JCRuhf wrote on 2005-05-15 UTCExcellent ★★★★★
This game is great! The number of piece types makes many interesting maneuvers possible, a countless number of which just can not be reproduced in other games!

Kathy wrote on 2005-05-11 UTCExcellent ★★★★★
I don't know *what* I'm looking at! This is complicated! Coongratulations on a great Mind Bender.

Darrel wrote on 2005-05-09 UTCExcellent ★★★★★
Writing style makes very complex things clear & understandable!

Tickled Pink wrote on 2005-05-09 UTCExcellent ★★★★★
This is /beyond/ excellent! Outstanding, incredible, and fun to contemplate. Ten stars!

Anonymous wrote on 2005-05-08 UTCExcellent ★★★★★
Larger than Taikyoku Shogi!

dave jagger wrote on 2005-05-08 UTCExcellent ★★★★★
Couldn't stop smiling. Reminds me of Archimedes cow puzzle. Quite brilliant. Even deserves to win!

Gary Gifford wrote on 2005-05-08 UTCExcellent ★★★★★
My 'excellent' applies mostly to the presentation of this game. The illustrations, the writing, the very high intellectual look... all top rate. Unfortunately I presently do not understand enough about the game to comment on its specifics or on its playability. At first glance I thought that it was a work of sarcasm. And maybe it is... I just can't be sure. With a person's name like Salmon Chase I even thought perhaps we were being taken on a wild fish chase (up stream no less). But Salmon Portland Chase actually did exist. So, I find this work very intriging. Enough so that I imagine if Douglas Adams were still alive he may have been tempted to write, 'The Hitchhiker's Guide to Salmon P. Chess.'

Larry Smith wrote on 2005-05-07 UTCExcellent ★★★★★
I'm impressed! Definitely a mind-flip. And with ten players. Really cool. I'm looking forward to the first game. Let me know when.
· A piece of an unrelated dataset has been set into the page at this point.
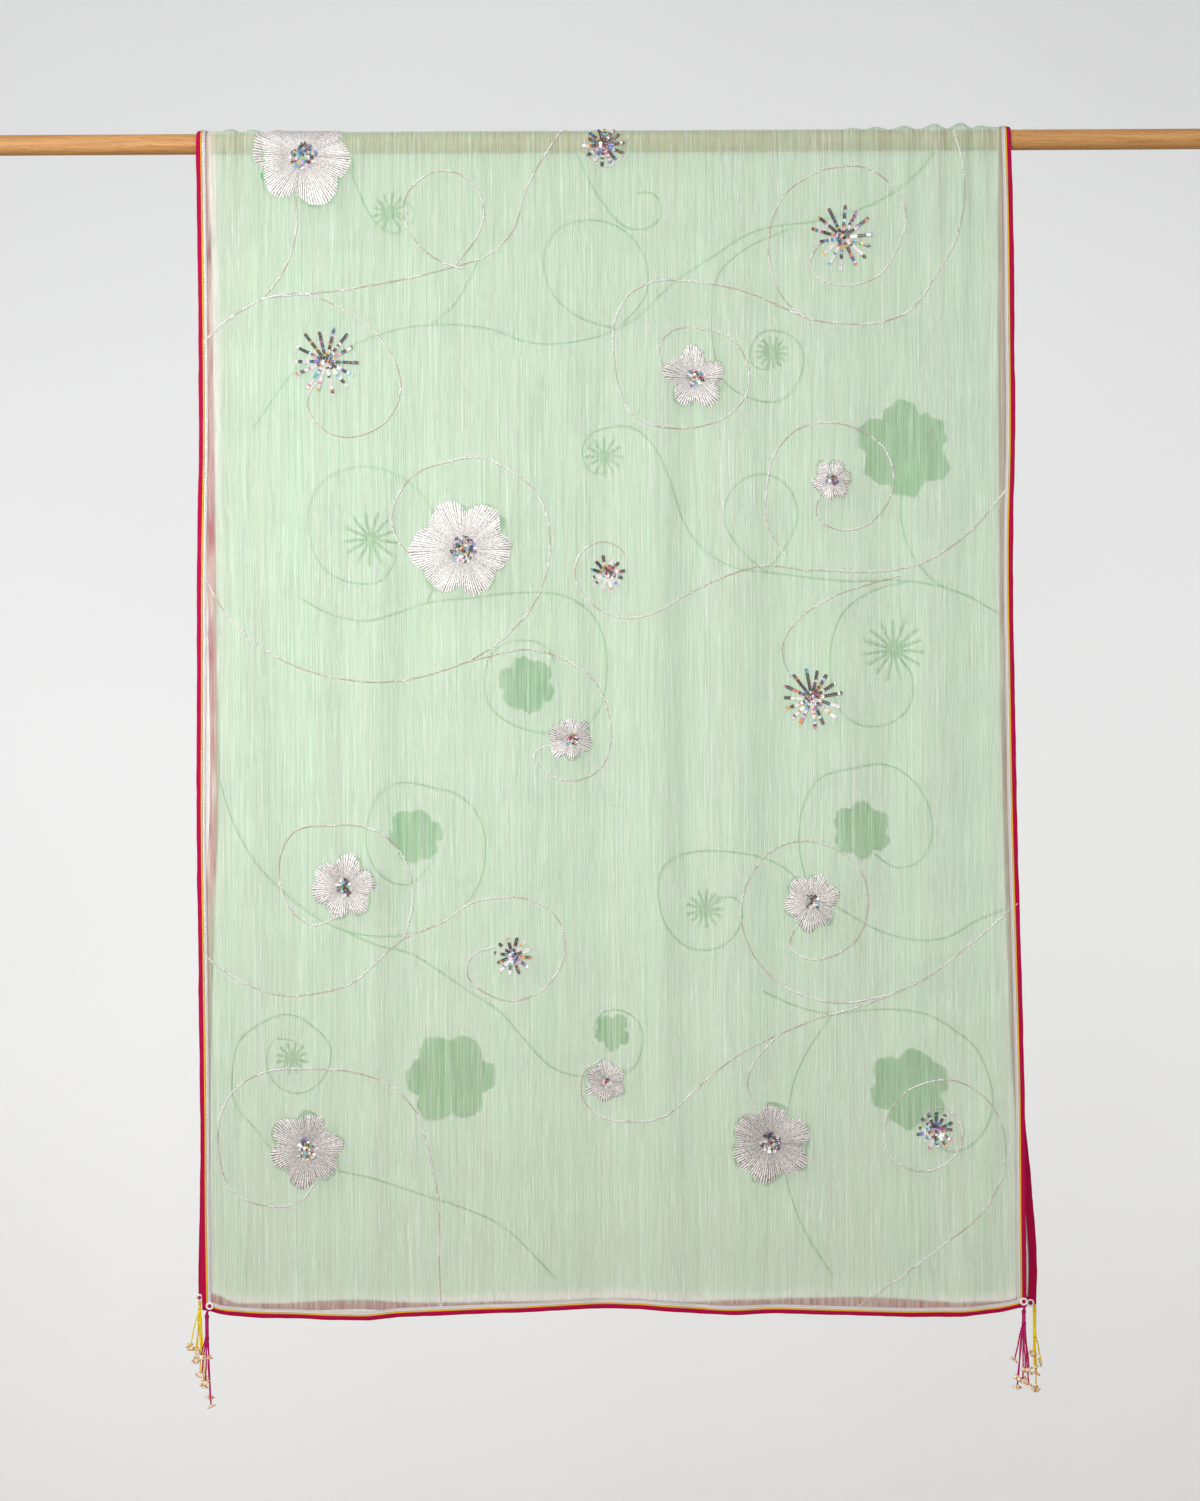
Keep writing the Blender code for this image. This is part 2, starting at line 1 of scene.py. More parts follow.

Derek Nalls wrote on 2005-05-07 UTCPoor ★
Beautiful, complex geometries, notwithstanding, it is utterly unplayable even by modern supercomputers. Besides, only people can enjoy playing games.

Tony Quintanilla wrote on 2005-05-07 UTCGood ★★★★
Wow is right. This game puts all other multi-dimentional games to shame! I have to admit I can't even wrap my mind around the rules, much less a game. But, what a game to admire, even if in a distant way. I reminds me of 'Magister Ludi'. What if someone created a musical instrument that played notes according to the moves made. One could then play by musical intuition rather than by brute calculation, which for this game proves completely inadequate -- at least for me.... The game is beautiful too in its sheer complexity, grandeur and geometry. As Greg says, I can't imagine AI that could play the game either, but someone might be able to program an instrument to play it. What a dream. The only reason I don't rate it excellent is because I can't imagine actually playing it, unless a dream came true.

Greg Strong wrote on 2005-05-07 UTCGood ★★★★
Wow!  It's hard to say anything about this game but 'Wow!'  
The sheer scale of it has an audacity and boldness that must be respected.
 This game will not be playable by computers until quantum computers become
a reality, and probably not by humans until we've had a few thousand more
years of evolution.  Still, this page made me laugh a great deal, and the
extensive use of the number ten cannot be denied!